A practical proposal should explain not just what gets built, but why it’s being built that way.

What a good website process usually looks like

A solid website process starts with business goals, not mockups. Before anyone starts choosing visual styles, they should understand your services, audience, location strategy, lead flow, sales process, and what success looks like.

From there, the project usually moves through structure, messaging, design direction, build, testing, and launch. On simple sites, some of those steps are compressed. On larger or multi-location sites, more planning is needed up front.

The important part is alignment. If the person building your website doesn’t understand how your business gets customers, the final product may be technically complete but commercially weak. That’s one reason many owners get frustrated with generic agency processes. They end up with a website, but not a tool that actually supports growth.

The bottom line on website design and development meaning

Website design and development meaning is simple once you strip away the jargon.

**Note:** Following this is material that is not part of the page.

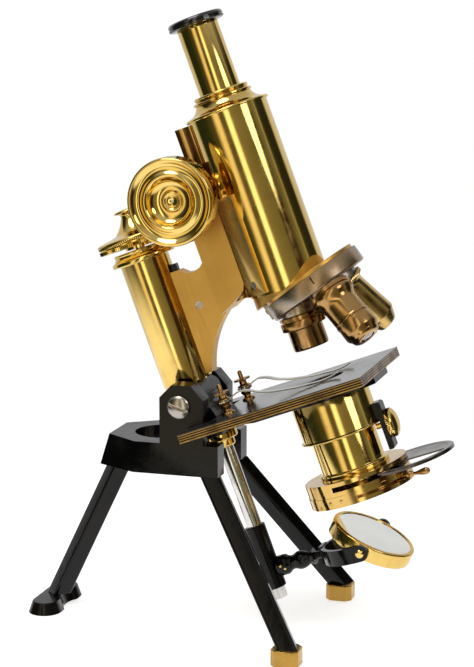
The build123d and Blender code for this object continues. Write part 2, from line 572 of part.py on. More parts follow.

Design shapes how people experience your site. Development builds the system that makes that experience work.

Both matter. One without the other creates problems, just different kinds. If you want a website that helps your business rather than just occupying space online, treat design and development as business functions, not just creative and technical tasks.

Before you approve your next website project, ask a tougher question than “How much does it cost?” Ask whether the site is being planned to support how your business actually sells. That’s usually where the good decisions start.